Born in Kumba and trained at Saint Joseph's College Sasse, Njomo Kevin built a journalistic career of more than four decades that traced the very arc of Cameroonian sport. From the African Cup of Nations editions of 1984 and 1986 to the 1994 FIFA World Cup, his voice — carried by CRTV, Mount Cameroon FM, and later his own Njomo Kevin TV — narrated the highs and lows of an entire footballing generation.
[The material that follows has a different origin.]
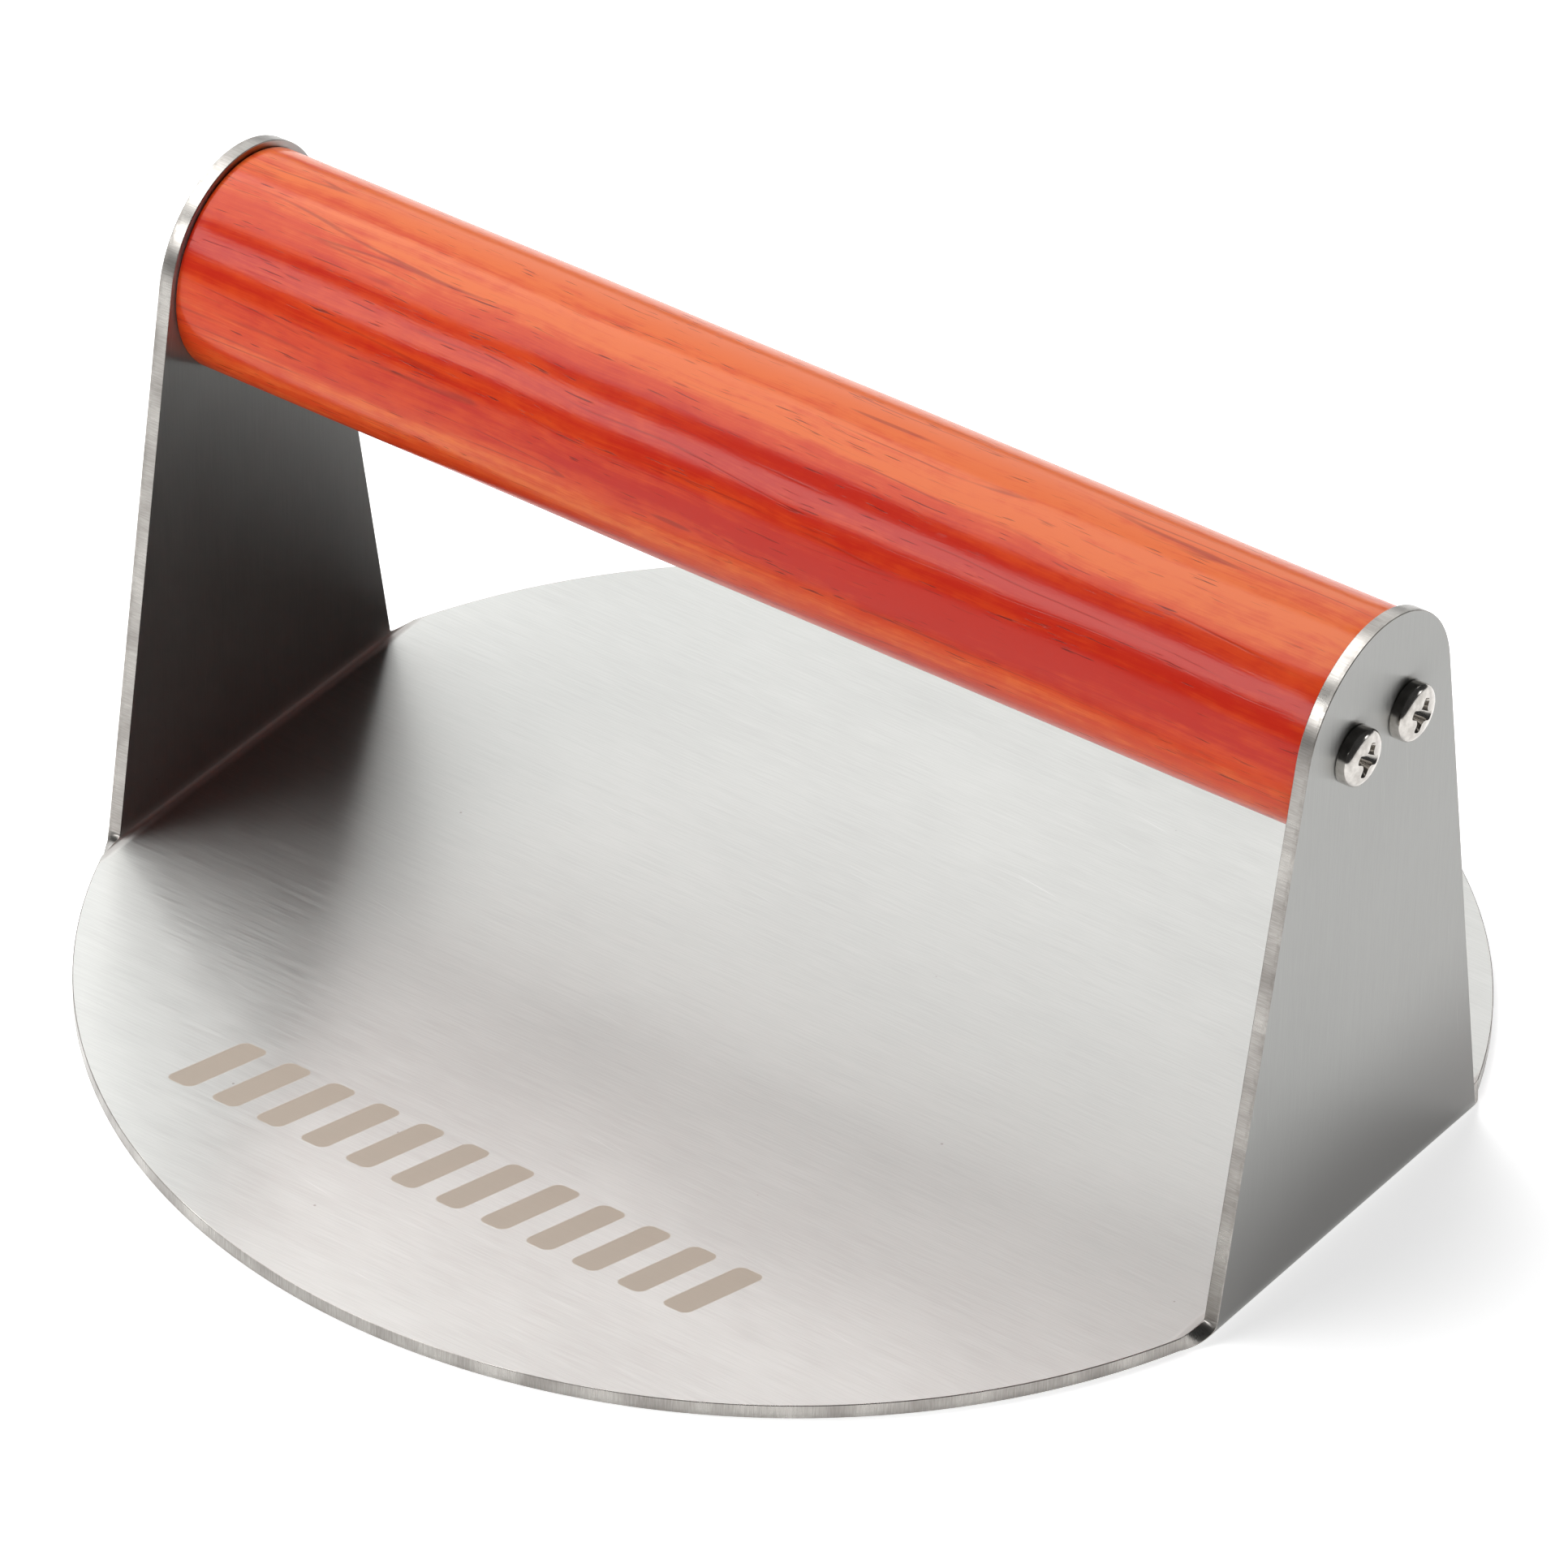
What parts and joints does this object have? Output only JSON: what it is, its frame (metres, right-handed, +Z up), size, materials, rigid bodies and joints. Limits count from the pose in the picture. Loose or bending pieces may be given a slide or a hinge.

He served as Station Manager of Mount Cameroon FM and, in 2017, accepted appointment to the FECAFOOT Normalisation Committee installed by FIFA — a role he carried with the same plain-spoken courage that defined his commentary. He never shied away from naming the corruption and structural weaknesses that held Cameroonian football back, and many will remember him as much for what he stood against as for the matches he called.

In his final season of work he became a storyteller, sharing memory and history through "Story Time with Uncle Njomo" — preserving for younger Cameroonians a heritage of sport, music and brotherhood that risked being forgotten.

To his family, his fellow journalists, the Cameroonian sporting community, and the wider SOBA family, the Buea Mother Chapter extends its deepest condolences. Soban Njomo Kevin's pen has been laid down; his voice falls silent. But the stories he leaves behind — and the values of Sasse he carried into every commentary — will continue to speak.

Rest well, Uncle Njomo. The whistle has been blown.